1. Conceptual Overview of Feedback Linearization
Consider a general nonlinear control-affine system \( \dot{x} = f(x) + G(x)u \) with output \( y = h(x) \). Feedback linearization seeks a state- and output-dependent transformation of the input \( u \) and possibly of the state such that the input-output map behaves like a linear system. For manipulators, we exploit the structure of the rigid-body dynamics to cancel nonlinearities and obtain closed-loop error dynamics of the form
\[ \ddot{e} + K_v\dot{e} + K_p e = 0, \]
where the joint error is \( e = q - q_d \) and \( K_p, K_v \) are positive-definite gain matrices. This is mathematically equivalent to controlling a set of independent second-order linear systems, even though the physical manipulator is strongly nonlinear and coupled.
At a high level, feedback linearization for manipulators proceeds as:
flowchart TD
A["Rigid-body model: M(q) qddot + C(q,qdot) qdot + g(q) = tau"] --> B["Choose tracking objective: q(t) approx q_d(t)"]
B --> C["Define error: e = q - q_d, e_dot = qdot - qdot_d"]
C --> D["Select desired linear error dynamics: eddot + K_v e_dot + K_p e = 0"]
D --> E["Solve for virtual input v that yields eddot dynamics"]
E --> F["Construct torque: tau = M(q) v + C(q,qdot) qdot + g(q)"]
F --> G["Closed-loop: manipulator behaves like linear 2nd-order system in e"]

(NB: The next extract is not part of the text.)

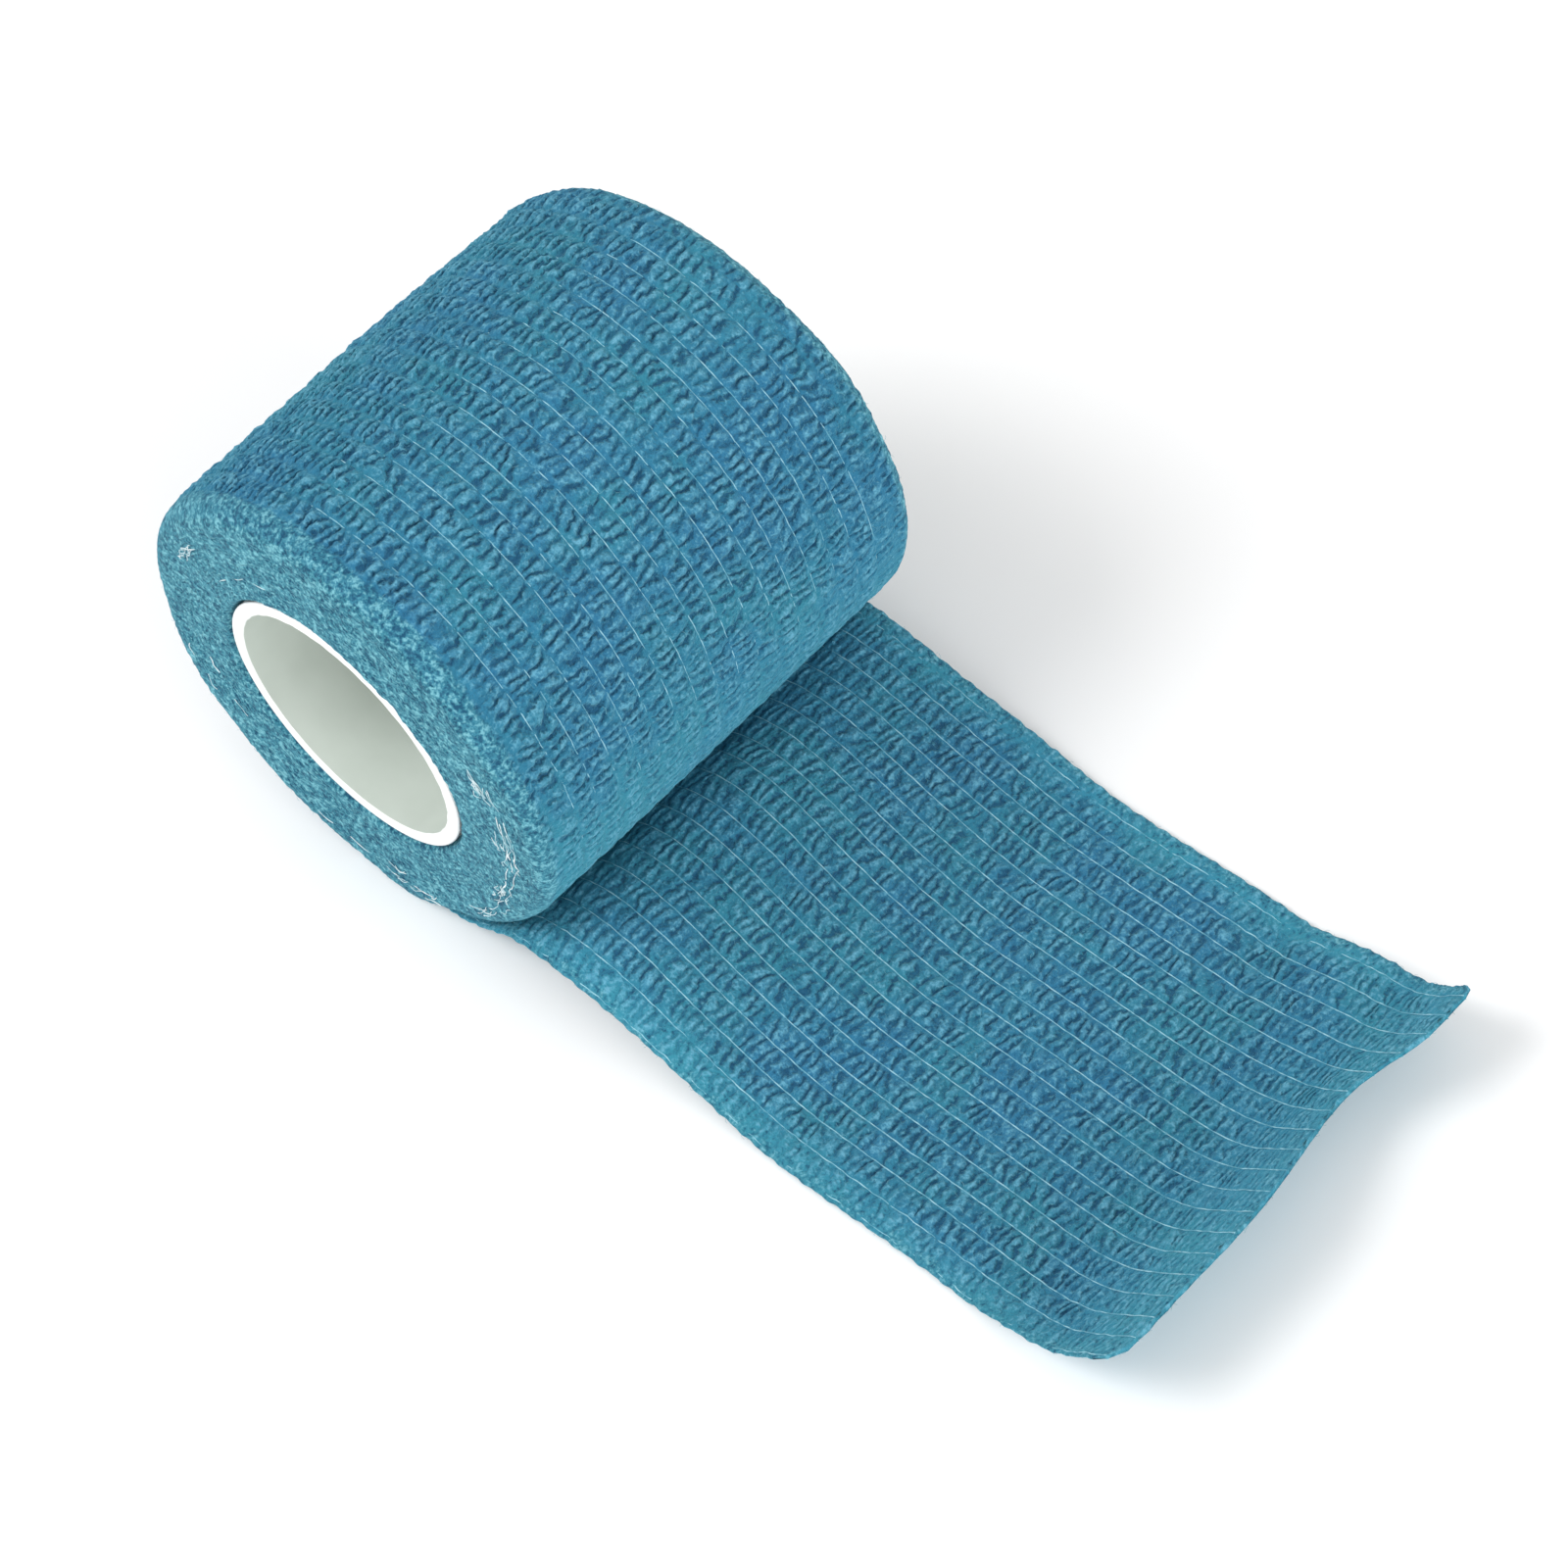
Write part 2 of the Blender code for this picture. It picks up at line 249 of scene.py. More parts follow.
class GeometryTree:  # a Geometry Nodes tree with named inputs: numbers, others, and a material
    def __init__(self, name, *numbers, **others):
        self.tree = bpy.data.node_groups.new(name, "GeometryNodeTree")
        interface = self.tree.interface
        interface.new_socket("Geometry", in_out="OUTPUT", socket_type="NodeSocketGeometry")
        kinds = {"Geometry": "Geometry", **dict.fromkeys(numbers, "Float"), **others}
        kinds["Material"] = "Material"
        self.identifiers = {}
        for label, kind in kinds.items():
            socket = interface.new_socket(label, in_out="INPUT", socket_type="NodeSocket" + kind)
            self.identifiers[label] = socket.identifier
        self.inputNode = self.tree.nodes.new("NodeGroupInput")

    def given(self, label):
        return Field(self.tree, self.inputNode.outputs[label])

    def node(self, kind, settings=None, **sockets):
        node = self.tree.nodes.new(kind)
        for key, value in (settings or {}).items():
            setattr(node, key, value)
        for label, value in sockets.items():
            name = label.replace("_", " ")
            socket = next(s for s in node.inputs if s.name == name and s.enabled)
            feed(socket, value)
        return node

    def out(self, node, label=None):
        socket = next(s for s in node.outputs if s.enabled and label in (None, s.name))
        return Field(self.tree, socket)

    def outOf(self, kind, settings=None, **sockets):  # a new node's first output
        return self.out(self.node(kind, settings, **sockets))

    def attribute(self, name, kind="FLOAT"):
        return self.outOf("GeometryNodeInputNamedAttribute", {"data_type": kind}, Name=name)

    def position(self):
        return self.outOf("GeometryNodeInputPosition")

    def seededPosition(self):  # gives each piece a noise of its own
        return vectorMath("ADD", self.position(), vectorOf(self.given("Seed"), 0.0, 0.0))

    def tube(self, curve, sides, **more):  # a round tube along a curve
        size = {"Resolution": sides, "Radius": self.given("Thickness") * 0.5}
        circle = self.outOf("GeometryNodeCurvePrimitiveCircle", {"mode": "RADIUS"}, **size)
        more.update(Curve=curve, Profile_Curve=circle, Fill_Caps=True)
        return self.outOf("GeometryNodeCurveToMesh", **more)

    def moved(self, offset):
        return self.outOf("GeometryNodeSetPosition", Geometry=self.given("Geometry"), Offset=offset)

    def lifted(self, height):  # moves the given geometry along its own "lift" directions
        return self.moved(vectorMath("SCALE", self.attribute("lift", "FLOAT_VECTOR"), height))

    def finish(self, geometry):
        realized = self.outOf("GeometryNodeRealizeInstances", Geometry=geometry)
        dressed = self.outOf("GeometryNodeSetMaterial", Geometry=realized, Material=self.given("Material"))
        feed(self.tree.nodes.new("NodeGroupOutput").inputs[0], dressed)

    def applyTo(self, piece, material, **values):  # runs the tree on a piece, which becomes a plain mesh
        modifier = piece.modifiers.new(self.tree.name, "NODES")
        modifier.node_group = self.tree
        for label, value in {**values, "Material": material}.items():
            modifier[self.identifiers[label.replace("_", " ")]] = value
        evaluated = piece.evaluated_get(bpy.context.evaluated_depsgraph_get())
        mesh = bpy.data.meshes.new_from_object(evaluated)
        mesh.name = name = piece.name
        bpy.data.objects.remove(piece)
        return addObject(name, mesh)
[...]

In this lesson we derive the details of this scheme, show why it works mathematically, and discuss its limitations (exact model needed, saturation issues, etc.), while postponing robustness and adaptation to later chapters.
2. Manipulator Dynamics as a Control-Affine System
From the robotics course you know the standard rigid-body dynamics of an \( n \)-DOF manipulator:
\[ M(q)\ddot{q} + C(q,\dot{q})\dot{q} + g(q) = \tau, \]
where:
- \( q \in \mathbb{R}^n \): joint positions,
- \( \dot{q}, \ddot{q} \in \mathbb{R}^n \): joint velocities and accelerations,
- \( M(q) \in \mathbb{R}^{n\times n} \): symmetric positive-definite inertia matrix,
- \( C(q,\dot{q})\dot{q} \): Coriolis/centrifugal vector,
- \( g(q) \): gravity vector,
- \( \tau \in \mathbb{R}^n \): joint torques.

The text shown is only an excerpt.